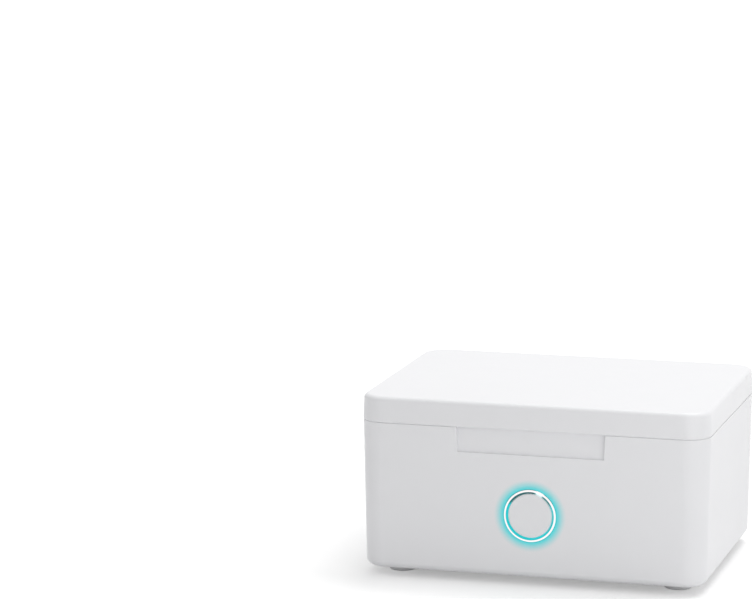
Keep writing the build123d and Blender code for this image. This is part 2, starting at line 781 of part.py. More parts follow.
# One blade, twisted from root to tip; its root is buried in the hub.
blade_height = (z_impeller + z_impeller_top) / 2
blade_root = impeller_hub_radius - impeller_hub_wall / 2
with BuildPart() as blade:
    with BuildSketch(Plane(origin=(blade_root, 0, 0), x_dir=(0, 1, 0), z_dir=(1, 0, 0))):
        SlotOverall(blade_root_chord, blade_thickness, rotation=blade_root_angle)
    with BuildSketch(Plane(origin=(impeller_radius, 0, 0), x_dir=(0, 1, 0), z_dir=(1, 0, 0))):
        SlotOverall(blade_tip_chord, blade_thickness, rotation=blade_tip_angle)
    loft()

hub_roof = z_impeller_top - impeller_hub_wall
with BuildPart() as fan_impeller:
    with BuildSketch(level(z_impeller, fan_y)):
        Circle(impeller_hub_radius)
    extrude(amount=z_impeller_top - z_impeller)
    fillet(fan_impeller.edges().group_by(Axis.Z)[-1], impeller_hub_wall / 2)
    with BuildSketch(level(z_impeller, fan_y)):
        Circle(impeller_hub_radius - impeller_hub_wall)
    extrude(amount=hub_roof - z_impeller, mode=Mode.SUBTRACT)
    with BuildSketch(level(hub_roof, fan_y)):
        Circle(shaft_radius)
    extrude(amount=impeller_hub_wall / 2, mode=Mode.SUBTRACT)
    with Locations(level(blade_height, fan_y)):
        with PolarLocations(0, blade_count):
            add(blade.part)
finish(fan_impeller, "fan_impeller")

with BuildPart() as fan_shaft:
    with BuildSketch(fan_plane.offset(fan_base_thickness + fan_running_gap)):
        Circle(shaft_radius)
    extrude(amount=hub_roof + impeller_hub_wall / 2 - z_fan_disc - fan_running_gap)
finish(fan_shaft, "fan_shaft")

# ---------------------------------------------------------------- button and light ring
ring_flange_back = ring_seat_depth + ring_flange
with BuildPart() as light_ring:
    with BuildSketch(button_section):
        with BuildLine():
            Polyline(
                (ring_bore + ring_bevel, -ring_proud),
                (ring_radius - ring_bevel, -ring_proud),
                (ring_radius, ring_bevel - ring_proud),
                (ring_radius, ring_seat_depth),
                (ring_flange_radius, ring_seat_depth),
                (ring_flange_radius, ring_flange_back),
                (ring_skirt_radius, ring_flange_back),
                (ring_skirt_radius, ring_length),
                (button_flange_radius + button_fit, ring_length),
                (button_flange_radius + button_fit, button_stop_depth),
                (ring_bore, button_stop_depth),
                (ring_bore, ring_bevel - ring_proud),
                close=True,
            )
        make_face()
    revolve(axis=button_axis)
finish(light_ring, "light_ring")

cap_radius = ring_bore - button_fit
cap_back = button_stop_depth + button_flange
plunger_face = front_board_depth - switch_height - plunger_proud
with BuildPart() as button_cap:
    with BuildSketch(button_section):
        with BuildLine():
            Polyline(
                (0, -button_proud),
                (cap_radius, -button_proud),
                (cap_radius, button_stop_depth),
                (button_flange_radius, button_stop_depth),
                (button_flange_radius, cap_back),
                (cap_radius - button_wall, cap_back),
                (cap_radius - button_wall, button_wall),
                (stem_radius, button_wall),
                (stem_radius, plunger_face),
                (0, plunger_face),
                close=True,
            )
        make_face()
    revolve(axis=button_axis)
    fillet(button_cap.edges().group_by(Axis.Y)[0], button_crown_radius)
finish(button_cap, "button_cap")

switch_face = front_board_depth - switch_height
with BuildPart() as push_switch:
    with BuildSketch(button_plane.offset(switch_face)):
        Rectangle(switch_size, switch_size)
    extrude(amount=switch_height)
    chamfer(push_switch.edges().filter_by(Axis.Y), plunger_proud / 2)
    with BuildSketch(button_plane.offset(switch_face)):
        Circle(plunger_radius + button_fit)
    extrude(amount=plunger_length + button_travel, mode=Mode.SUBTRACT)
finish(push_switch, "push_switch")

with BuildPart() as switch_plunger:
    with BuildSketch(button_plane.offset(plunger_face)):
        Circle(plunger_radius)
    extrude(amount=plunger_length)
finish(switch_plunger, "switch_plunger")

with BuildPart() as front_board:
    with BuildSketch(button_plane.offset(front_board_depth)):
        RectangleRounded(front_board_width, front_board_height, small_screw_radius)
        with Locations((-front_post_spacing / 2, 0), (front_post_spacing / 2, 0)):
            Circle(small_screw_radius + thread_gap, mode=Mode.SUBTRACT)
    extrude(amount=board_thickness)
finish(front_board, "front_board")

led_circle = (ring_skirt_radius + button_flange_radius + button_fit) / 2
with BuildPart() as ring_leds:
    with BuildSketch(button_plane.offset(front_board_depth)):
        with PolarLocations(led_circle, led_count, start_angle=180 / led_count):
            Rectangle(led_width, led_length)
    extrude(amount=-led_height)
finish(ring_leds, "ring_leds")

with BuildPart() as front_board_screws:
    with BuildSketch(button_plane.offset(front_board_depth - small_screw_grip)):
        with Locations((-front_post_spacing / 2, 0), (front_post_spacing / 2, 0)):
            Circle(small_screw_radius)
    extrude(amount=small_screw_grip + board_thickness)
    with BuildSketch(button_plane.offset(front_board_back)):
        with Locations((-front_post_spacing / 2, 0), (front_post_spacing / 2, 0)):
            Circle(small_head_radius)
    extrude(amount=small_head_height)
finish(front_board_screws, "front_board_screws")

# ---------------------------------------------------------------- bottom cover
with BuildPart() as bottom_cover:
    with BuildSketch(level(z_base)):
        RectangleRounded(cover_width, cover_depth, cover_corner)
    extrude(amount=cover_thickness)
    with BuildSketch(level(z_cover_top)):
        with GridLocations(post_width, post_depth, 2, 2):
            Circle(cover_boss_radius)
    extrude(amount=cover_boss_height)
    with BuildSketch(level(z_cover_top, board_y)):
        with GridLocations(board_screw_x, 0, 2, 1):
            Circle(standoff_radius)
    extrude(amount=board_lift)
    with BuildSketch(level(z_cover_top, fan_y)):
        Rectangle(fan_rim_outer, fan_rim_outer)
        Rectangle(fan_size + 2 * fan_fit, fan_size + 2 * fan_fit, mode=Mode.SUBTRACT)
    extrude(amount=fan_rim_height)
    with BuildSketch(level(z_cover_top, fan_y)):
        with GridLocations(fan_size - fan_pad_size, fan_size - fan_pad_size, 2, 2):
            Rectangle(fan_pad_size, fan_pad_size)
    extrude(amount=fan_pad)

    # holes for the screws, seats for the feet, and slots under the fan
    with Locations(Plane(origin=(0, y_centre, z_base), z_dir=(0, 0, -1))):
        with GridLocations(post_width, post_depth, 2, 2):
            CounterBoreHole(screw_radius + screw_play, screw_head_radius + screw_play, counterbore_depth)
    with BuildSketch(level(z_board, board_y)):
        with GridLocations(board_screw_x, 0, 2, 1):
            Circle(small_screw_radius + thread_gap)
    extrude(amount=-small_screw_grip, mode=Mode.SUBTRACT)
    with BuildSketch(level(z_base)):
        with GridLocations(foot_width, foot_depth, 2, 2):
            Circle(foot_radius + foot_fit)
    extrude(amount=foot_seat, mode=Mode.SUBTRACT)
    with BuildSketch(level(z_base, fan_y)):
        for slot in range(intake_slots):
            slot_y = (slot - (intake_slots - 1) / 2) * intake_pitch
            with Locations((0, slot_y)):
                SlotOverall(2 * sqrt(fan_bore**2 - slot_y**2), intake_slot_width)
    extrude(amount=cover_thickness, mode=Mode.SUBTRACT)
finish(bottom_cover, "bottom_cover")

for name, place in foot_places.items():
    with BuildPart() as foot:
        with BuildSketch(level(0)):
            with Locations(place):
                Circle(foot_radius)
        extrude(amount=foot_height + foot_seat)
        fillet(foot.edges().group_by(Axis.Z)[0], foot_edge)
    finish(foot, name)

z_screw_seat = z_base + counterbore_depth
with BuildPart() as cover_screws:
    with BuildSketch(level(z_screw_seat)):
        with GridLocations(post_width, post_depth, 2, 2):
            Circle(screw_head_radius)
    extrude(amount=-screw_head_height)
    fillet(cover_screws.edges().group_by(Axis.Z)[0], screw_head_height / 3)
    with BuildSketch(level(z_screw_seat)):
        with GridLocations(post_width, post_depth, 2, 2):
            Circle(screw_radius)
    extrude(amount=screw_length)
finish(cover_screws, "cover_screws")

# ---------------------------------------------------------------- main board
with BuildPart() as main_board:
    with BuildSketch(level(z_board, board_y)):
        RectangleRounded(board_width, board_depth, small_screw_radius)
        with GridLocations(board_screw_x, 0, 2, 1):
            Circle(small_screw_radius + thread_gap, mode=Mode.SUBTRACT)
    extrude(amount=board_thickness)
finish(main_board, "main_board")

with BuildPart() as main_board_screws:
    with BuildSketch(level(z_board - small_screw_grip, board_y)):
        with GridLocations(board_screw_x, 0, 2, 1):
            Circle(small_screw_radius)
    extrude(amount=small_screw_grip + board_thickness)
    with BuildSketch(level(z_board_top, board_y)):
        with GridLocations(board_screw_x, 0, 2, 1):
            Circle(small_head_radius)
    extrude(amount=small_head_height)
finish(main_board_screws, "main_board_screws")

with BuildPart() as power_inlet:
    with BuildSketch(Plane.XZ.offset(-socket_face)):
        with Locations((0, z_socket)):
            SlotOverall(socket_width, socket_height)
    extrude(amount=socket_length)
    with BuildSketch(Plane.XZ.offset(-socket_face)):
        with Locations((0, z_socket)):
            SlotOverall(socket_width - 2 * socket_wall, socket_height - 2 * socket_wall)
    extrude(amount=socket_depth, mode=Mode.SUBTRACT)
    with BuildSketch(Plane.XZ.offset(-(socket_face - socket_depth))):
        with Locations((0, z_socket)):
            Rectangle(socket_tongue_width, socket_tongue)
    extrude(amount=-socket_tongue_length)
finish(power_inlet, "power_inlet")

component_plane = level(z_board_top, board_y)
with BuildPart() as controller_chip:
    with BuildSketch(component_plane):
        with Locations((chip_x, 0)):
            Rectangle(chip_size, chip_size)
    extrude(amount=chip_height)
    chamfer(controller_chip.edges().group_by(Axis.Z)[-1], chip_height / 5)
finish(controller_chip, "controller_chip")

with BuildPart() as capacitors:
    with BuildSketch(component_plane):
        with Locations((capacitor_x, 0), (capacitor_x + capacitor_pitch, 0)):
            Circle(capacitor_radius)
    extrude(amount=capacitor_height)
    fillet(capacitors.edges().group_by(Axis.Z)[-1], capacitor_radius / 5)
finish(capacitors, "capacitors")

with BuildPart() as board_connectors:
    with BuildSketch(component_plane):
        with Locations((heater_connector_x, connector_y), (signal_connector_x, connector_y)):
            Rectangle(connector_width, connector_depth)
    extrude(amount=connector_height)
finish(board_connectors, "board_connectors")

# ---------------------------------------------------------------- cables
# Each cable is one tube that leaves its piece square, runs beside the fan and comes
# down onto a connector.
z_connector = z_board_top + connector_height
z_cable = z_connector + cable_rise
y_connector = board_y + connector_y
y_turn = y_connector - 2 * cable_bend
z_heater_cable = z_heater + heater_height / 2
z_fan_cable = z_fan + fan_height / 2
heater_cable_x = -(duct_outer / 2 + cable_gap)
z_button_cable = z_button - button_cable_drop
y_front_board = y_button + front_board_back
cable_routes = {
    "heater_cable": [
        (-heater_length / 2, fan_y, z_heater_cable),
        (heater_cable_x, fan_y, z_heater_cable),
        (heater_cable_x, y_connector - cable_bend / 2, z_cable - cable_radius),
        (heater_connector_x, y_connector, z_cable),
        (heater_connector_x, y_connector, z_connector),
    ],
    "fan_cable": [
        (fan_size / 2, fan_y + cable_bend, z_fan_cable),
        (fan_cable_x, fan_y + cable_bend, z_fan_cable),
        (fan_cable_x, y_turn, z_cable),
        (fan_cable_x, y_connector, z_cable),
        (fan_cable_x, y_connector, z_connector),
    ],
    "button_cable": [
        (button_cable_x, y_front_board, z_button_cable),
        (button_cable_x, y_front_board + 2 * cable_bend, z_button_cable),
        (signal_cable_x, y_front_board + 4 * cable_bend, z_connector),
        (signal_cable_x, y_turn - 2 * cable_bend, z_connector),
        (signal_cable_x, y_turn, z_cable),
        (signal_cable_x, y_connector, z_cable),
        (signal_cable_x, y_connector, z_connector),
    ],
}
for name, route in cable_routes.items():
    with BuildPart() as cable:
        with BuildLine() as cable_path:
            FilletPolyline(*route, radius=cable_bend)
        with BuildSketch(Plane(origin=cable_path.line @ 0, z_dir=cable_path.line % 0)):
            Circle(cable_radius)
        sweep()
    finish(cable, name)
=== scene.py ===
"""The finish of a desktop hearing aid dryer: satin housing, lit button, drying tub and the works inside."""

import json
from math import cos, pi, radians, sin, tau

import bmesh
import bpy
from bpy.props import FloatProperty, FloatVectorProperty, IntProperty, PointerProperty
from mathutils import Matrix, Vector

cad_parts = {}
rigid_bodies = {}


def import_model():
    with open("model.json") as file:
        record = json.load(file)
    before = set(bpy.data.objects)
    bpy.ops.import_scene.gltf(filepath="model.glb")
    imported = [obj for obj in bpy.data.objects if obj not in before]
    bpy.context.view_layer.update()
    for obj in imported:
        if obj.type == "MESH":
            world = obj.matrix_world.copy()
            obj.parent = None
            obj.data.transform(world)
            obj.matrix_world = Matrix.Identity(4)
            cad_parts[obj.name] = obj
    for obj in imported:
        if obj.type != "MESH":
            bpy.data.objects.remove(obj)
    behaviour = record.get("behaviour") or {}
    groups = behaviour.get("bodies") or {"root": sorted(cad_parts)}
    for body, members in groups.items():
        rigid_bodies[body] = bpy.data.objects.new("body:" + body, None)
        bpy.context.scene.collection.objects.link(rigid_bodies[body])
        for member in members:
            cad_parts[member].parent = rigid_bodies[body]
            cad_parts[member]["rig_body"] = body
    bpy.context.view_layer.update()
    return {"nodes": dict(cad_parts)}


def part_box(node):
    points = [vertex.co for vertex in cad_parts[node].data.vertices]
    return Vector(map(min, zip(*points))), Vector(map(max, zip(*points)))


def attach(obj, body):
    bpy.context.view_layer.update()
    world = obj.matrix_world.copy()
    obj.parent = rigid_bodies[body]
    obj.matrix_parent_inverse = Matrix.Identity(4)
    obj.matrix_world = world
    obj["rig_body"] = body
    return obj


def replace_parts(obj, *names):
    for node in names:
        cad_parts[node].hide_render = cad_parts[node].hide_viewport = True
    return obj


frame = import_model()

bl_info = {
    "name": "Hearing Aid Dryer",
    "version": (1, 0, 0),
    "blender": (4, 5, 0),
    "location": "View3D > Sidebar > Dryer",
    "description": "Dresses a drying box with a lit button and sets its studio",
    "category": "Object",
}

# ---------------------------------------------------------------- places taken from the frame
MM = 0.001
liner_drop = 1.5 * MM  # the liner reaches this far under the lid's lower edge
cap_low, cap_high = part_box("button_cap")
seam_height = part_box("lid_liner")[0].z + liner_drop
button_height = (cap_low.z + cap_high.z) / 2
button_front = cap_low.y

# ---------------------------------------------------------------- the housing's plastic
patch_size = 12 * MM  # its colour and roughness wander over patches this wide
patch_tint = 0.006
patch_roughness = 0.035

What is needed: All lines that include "names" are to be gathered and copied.

Complete answer:
def replace_parts(obj, *names):
    for node in names:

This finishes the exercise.